2013AD: Some bits of crusty stuff in the National Archaeological Museum of Athens.
circa 87BC The original thing had only just been manufactured in Rhodes, Greece when it was plundered by the Romans who had recently begun to control that area. The ship carrying it and whatever else the Romans took a fancy to back to Rome, hit rocks and sunk near the island of Antikythera. Julius Caesar never got to see it.
1900 Some divers discovered the wreck of the ship and some statues, pottery, glassware, jewelry, coins, and other stuff. It all went to the National Archaeological Museum in Athens and some 82 bits of the other stuff were ignored.
1902 An archaeologist, Valerios Stais, noticed the gear wheel embedded in the rock (top left) and thought it might be part of the mechanism of an astronomical clock. Nobody else did, and the pieces were ignored again.
1951 The scientist Derek J. de Solla Price became interested in the mechanism and, together with the nuclear physicist, Charalampos Karakalos, made X-ray and gamma-ray images of the fragments. The mechanism was a lot more complicated than anyone had thought.
1974 Price and Karakalos published their findings confirming that the device calculated the astronomical cycles of planets and the moon, but they were uncertain whether the device had a practical use in navigation, was an item for exhibition, or even a rich man’s toy much like a Fabergé Egg.
The following is a schematic diagram of the known parts of the mechanism. What we do know is that it was probably the world’s first analogue computer. Nothing approaching this level of mechanical complexity would be made for another 1500 years.

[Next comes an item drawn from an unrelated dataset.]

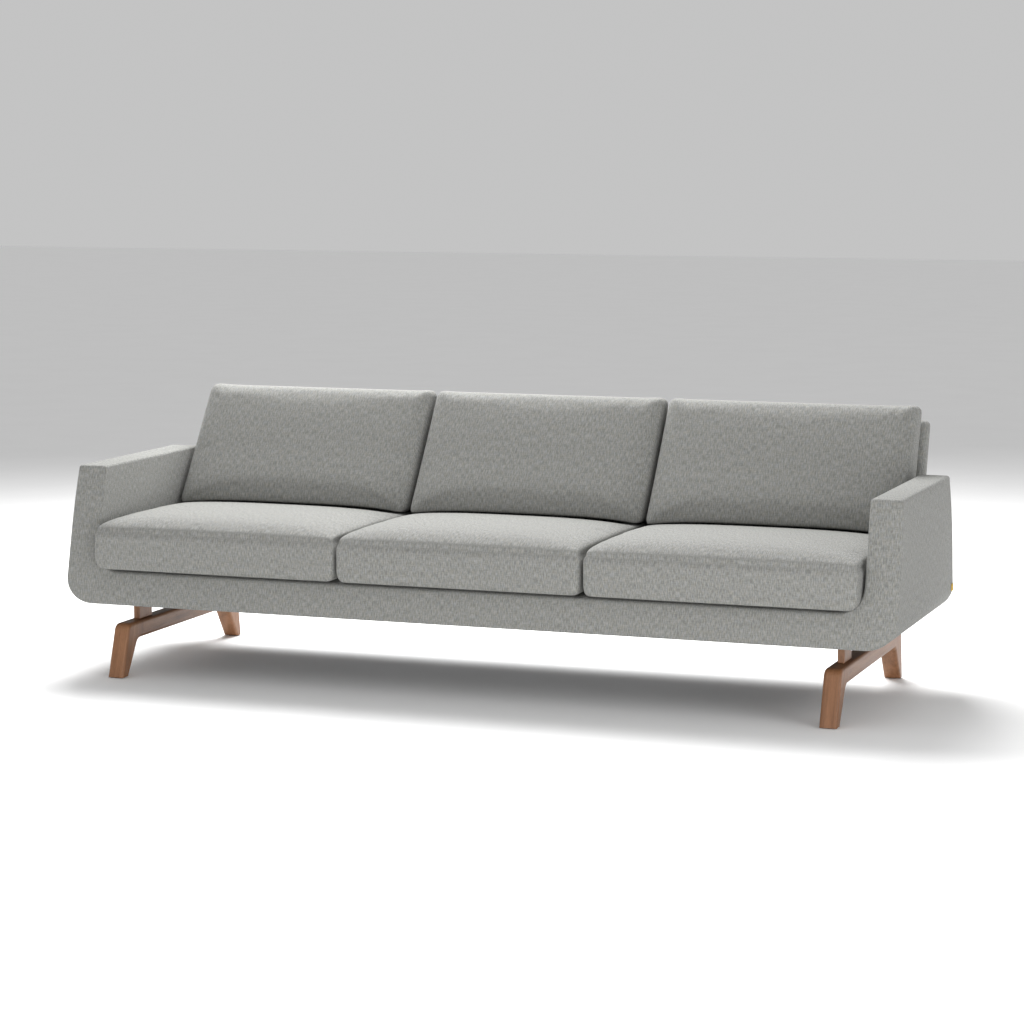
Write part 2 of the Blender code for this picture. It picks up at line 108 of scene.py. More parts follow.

The mechanism was operated by turning a small hand crank (now lost) which was linked via a crown gear to the largest gear (the one with the four spokes). This set the date on the front dial. Turning the hand crank also caused all the interlocking gears to rotate and calculate the position of the Sun and Moon and other astronomical information, such as moon phases, eclipse cycles, and the locations of planets.
Because of the large space between the mean sun gear (the large one) and the front of the case and the size of the mechanical features on the mean sun gear, it is very likely that the mechanism contained further gearing that has been lost in or after the shipwreck, or perhaps even removed before being loaded onto the ship. This lack of evidence and nature of the front part of the mechanism has led to numerous attempts to emulate what the Greeks of the period would have done. Many solutions have been proposed.
All these solutions are interesting because they attempt to get into the minds of the ancient Greeks and try to imagine what they might have wanted to know about or represent and how they might have gone about it modeling it mechanically. The most recent solution was proposed only last year and is the most elegant solution to date because it explains the most and with a simplicity of assumptions and means. So far, only a computer simulation exists.
The first investigations used conventional X-rays but the Antikythera Mechanism Research Project (AMRP) has been building an image database of new x-rays, digital photography and computed tomography. The exterior surfaces of the Mechanism have been further examined using a technique of reflectance imaging developed by Tom Malzbender and colleagues at Hewlett-Packard (USA). The team carried out high-resolution three-dimensional X-rays, using a technique called microfocus x-ray computed tomography, a method developed by Roger Hadland and his team from X-Tek Systems (UK).
- Parapegma, or star almanac, which describes the risings and settings of prominent stars and the Zodiac signs in the annual cycle.
- Metonic Calendric Cycle, used as a 19-year luni-solar calendar
- An Egyptian calendar, with a movable calendar scale to accommodate leap years
- An Olympiad calendar, which tracked the timing and location of the Olympic games.
The Olympic and other ancient games were unlikely to have been held during Roman occupation and so the date of manufacture most likely predates this, pushing back the most likely date of construction to around 100-150 BC but still consistent with the date of the shipwreck in which the mechanism was found (ca 50-80 BC).
The point of this post is not to say “isn’t it amazing!” and for us to patronizingly marvel at how clever and skilful people were back then. If the mechanism was in fact a rich man’s toy it doesn’t really matter how clever or skilful these people were if that was the best use to which it was put. Like many other people, I prefer to think it wasn’t.
To me, the real human genius has occurred since its discovery as people have used increasingly sophisticated scientific tools to probe and reconstruct the mechanism and increasingly penetrating theories to unlock what these findings could have meant. This process has not finished as new knowledge continues to give rise to new theories, the most recent ones focusing on perceived inaccuracies in the modeling of some planetary movements. This has in turn led to more theories, one of which suggests that the mechanism does not model the Universe as understood by the Greeks, but that of the Babylonians, thus raising more questions …
Whatever it was intended to be, the Antikythera Mechanism is one people’s excellent attempt at constructing a model to represent reality as it was known to them. Part of its attraction for us now is that it represents the best of what those people were. The Antikythera Mechanism is a special object. It has revealed this much of its workings and purpose to us only because our application of science has been illuminated and guided by an empathy for the past and a respect for its achievements. It has brought out the best in us.